Tokoh sentral dalam film ini adalah Annisa (Revalina S Temat) yang merasa dirinya sebagai makhluk yang dinomor duakan, hak-haknya sesalu dipinggirkan. Dan Annisa selalu berontak untuk memperjuangkan hak-haknya tersebut. Ketika Annisa mendapatkan beasiswa kuliah di perguruan tinggi di Yogyakarta, ayahnya melarangnya dengan alasan takut mengundang fitnah karena perempuan tinggal jauh dari orangtua tanpa ada muhrim. Malah Annisa dinikahkan dengan anak seorang kyai besar yang bernama Syamsudin, dan akhirnya Annisa dipoligami oleh Syamsudin (menggambarkan sebuah keluarga yang jauh dari sejahtera dan bahagia). Ketika Annisa ingin menggugat cerai, Syamsudin menolaknya dan menjanjikan Annisa boleh bersekolah lagi. Annisa menyetujuinya, tapi ternyata tabiat jelek Syamsudin tidak berubah (main perempuan, judi, mabuk-mabukan), sampai akhirnya mereka betul-betul bercerai.
Saat kuliah di Yogyakarta Annisa kembali bertemu dengan Lek Khudari dan akhirnya mereka menikah. Dalam keluarga ini adalah penggambaran sebuah keluarga sakinah dan islami yang dapat dijadikan tauladan, dimana dalam keluarga tersebut  mencerminkan relasi gender yang berkeadilan, perempuan sebagai mitra  suami dalam berbagai hal, misalnya berbagi dalam hal pekerjaan rumah, saling sayang, saling menjaga, saling pengertian dan menghormati, misalnya ketika bersenggama, suami menghargai hak istri ketika beliau tidak siap untuk digauli oleh suaminya (karena Annisa masih trauma secara paksa digauli Syamsudin), dan suaminya (Lek Khudari)  juga ikhlas menerimanya dengan menunggu sang istri siap untuk digaulinya.

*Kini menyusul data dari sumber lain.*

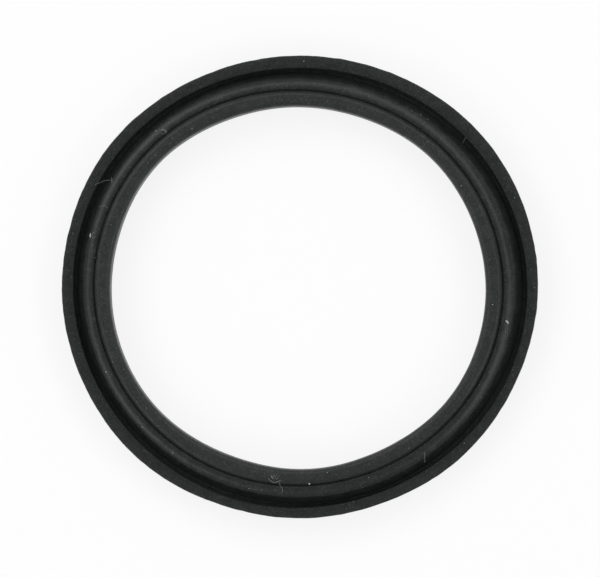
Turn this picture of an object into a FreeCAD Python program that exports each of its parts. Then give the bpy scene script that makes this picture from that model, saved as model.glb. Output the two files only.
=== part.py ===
import FreeCAD, Part

import math
import os

# Valve seal: a one-piece moulded rubber lip seal. It is drawn as the section that it is moulded in,
# and that section is turned once about the seal's axis.
# Millimetres, +Z up. The origin is the centre of the flat heel face, which the seal lies on.

# Widths across the section, from the bore outwards. They add up to the radius over the lip, 35 mm.
bore_diameter = 55.0
land_width = 2.2
crease_width = 0.4
bead_width = 2.65
groove_width = 0.64
lip_width = 1.61

# Heights up the section. Heel, bead and land step add up to the seal's height, 6.5 mm.
heel_thickness = 2.0
bead_height = 3.4
land_step = 1.1
lip_height = 3.0
crease_depth = 0.32

# The bead's outer flank: it starts at the end of the crest, slopes down by the drop, and then turns
# down steeply into the groove, over the short run of its side.
bead_crest_width = 1.2
bead_slope_drop = 1.5
bead_side_run = 0.3

# Chamfers that lead the heel into its housing, and those along the groove's root.
heel_chamfer = 0.4
groove_root_chamfer = 0.2

# Roundings of the section's corners. Both edges of the lip are left sharp, and so is the crease's root.
bead_side_rounding = 3.8
bead_crest_rounding = 1.6
bead_back_rounding = 0.55
land_rounding = 0.5
bore_rounding = 0.8

# Radii of the section's walls, each one measured from the wall inside it.
bore_radius = bore_diameter / 2
land_radius = bore_radius + land_width
bead_inner_radius = land_radius + crease_width
bead_crest_radius = bead_inner_radius + bead_crest_width
bead_foot_radius = bead_inner_radius + bead_width
bead_side_radius = bead_foot_radius - bead_side_run
lip_inner_radius = bead_foot_radius + groove_width
lip_radius = lip_inner_radius + lip_width

# The crease is a notch with one steep side, so its root lies close to the land.
crease_root_radius = land_radius + crease_width / 4

# Levels of the section's faces.
heel_level = 0.0
groove_level = heel_level + heel_thickness
lip_level = groove_level + lip_height
bead_level = groove_level + bead_height
bead_side_level = bead_level - bead_slope_drop
crease_level = bead_level - crease_depth
land_level = bead_level + land_step


def section_corners():
    """The section's corners as (radius, level, rounding), anticlockwise from the foot of the bore."""
    heel = [
        (bore_radius, heel_level + heel_chamfer, 0.0),
        (bore_radius + heel_chamfer, heel_level, 0.0),
        (lip_radius - heel_chamfer, heel_level, 0.0),
        (lip_radius, heel_level + heel_chamfer, 0.0),
    ]
    lip = [
        (lip_radius, lip_level, 0.0),
        (lip_inner_radius, lip_level, 0.0),
    ]
    groove = [
        (lip_inner_radius, groove_level + groove_root_chamfer, 0.0),
        (lip_inner_radius - groove_root_chamfer, groove_level, 0.0),
        (bead_foot_radius + groove_root_chamfer, groove_level, 0.0),
        (bead_foot_radius, groove_level + groove_root_chamfer, 0.0),
    ]
    bead = [
        (bead_side_radius, bead_side_level, bead_side_rounding),
        (bead_crest_radius, bead_level, bead_crest_rounding),
        (bead_inner_radius, bead_level, bead_back_rounding),
        (crease_root_radius, crease_level, 0.0),
    ]
    land = [
        (land_radius, land_level, land_rounding),
        (bore_radius, land_level, bore_rounding),
    ]
    return heel + lip + groove + bead + land


def rounding_lengths(points, roundings):
    """How much of its two sides each rounding takes. Roundings that would meet on a side shrink to fit it."""
    count = len(points)
    wanted = []
    for i in range(count):
        back = points[i - 1] - points[i]
        ahead = points[(i + 1) % count] - points[i]
        wanted.append(roundings[i] / math.tan(back.getAngle(ahead) / 2))
    shares = []
    for i in range(count):
        usable = 0.98 * (points[(i + 1) % count] - points[i]).Length
        needed = wanted[i] + wanted[(i + 1) % count]
        shares.append(usable / max(usable, needed))
    return [wanted[i] * min(shares[i - 1], shares[i]) for i in range(count)]


def rounded_wire(corners):
    """A closed wire of straight sides in the plane Y = 0, with a tangent arc at each rounded corner."""
    points = [FreeCAD.Vector(radius, 0, level) for radius, level, _ in corners]
    lengths = rounding_lengths(points, [rounding for _, _, rounding in corners])
    count = len(points)
    starts, ends, edges = [], [], []
    for i, corner in enumerate(points):
        back = (points[i - 1] - corner).normalize()
        ahead = (points[(i + 1) % count] - corner).normalize()
        starts.append(corner + back * lengths[i])
        ends.append(corner + ahead * lengths[i])
        if lengths[i] > 0:
            half_angle = back.getAngle(ahead) / 2
            inwards = (back + ahead).normalize()
            centre = corner + inwards * (lengths[i] / math.cos(half_angle))
            middle = centre - inwards * (lengths[i] * math.tan(half_angle))
            edges.append(Part.Arc(starts[i], middle, ends[i]).toShape())
    for i in range(count):
        edges.append(Part.LineSegment(ends[i], starts[(i + 1) % count]).toShape())
    return Part.Wire(Part.__sortEdges__(edges))


def seal_ring():
    """The whole seal: its section turned once about the axis."""
    section = Part.Face(rounded_wire(section_corners()))
    return section.revolve(FreeCAD.Vector(0, 0, 0), FreeCAD.Vector(0, 0, 1), 360)


os.makedirs("parts", exist_ok=True)
seal_ring().exportStep("parts/seal_ring.step")
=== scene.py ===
import math

import bpy
import numpy as np
from mathutils import Matrix, Vector


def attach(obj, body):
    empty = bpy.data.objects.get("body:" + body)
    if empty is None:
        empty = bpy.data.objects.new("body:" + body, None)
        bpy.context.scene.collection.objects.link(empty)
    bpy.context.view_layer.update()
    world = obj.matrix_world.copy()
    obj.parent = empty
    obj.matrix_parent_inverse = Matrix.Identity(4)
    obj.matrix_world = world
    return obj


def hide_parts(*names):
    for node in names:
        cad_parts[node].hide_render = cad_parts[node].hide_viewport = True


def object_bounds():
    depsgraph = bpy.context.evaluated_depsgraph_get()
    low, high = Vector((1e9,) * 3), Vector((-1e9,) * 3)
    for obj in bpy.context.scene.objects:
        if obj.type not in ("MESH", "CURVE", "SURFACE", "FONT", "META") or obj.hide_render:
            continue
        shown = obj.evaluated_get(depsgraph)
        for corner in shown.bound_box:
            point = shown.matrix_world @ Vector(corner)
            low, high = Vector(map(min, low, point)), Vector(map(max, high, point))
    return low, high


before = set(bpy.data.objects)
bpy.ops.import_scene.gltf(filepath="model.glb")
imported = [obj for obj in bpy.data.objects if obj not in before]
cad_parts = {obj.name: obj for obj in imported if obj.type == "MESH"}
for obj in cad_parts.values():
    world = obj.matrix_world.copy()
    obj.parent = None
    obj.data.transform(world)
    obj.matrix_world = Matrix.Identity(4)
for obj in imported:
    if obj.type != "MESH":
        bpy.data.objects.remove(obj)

cad_low, cad_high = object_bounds()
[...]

Yang patut disoroti dalam film ini adalah bagaimana perjuangan Annisa dalam usaha memperjuangkan hak-hak perempuan, pendidikan bagi kaum perempuan dan pemberdayaan perempuan dipesantren patut di apresiasi (sesuai dari tema asli novelnya yaitu pemberdayaan wanita). Seperti yang dikatakan penulis novel PBS tersebut, Abidah El-Khaliqie, “tema sebenarnya dari novel ini adalah pemberdayaan perempuan.” Annisa selalu memotivasi santri-santri perempuan untuk terus belajar, berani mengeluarkan pendapat, memperjuangkan hak-hak mereka dan kritis dalam ilmu di pengajian-pengajian yang ada dipesantren, dan melanjutkan pendidikan sampai ke perguruan tinggi . Secara tidak langsung Annisa telah membangun suatu konstruksi gender yang memihak pada perempuan, bahwa laki-laki dan perempuan adalah setara, hak-hak mereka sama. Annisa berjuang dengan sekuat tenaga untuk memberikan santri putri buku-buku bacaan selain kitab-kitab klasik yang mereka pelajari di pesantren untuk membuka wawasan mereka dan meningkatkan pengetahuan para santri. Di akhir cerita dengan penuh perjuangan yang melelahkan akhirnya Annisa berhasil  membuka perpustakaan sebagai sarana belajar para santri.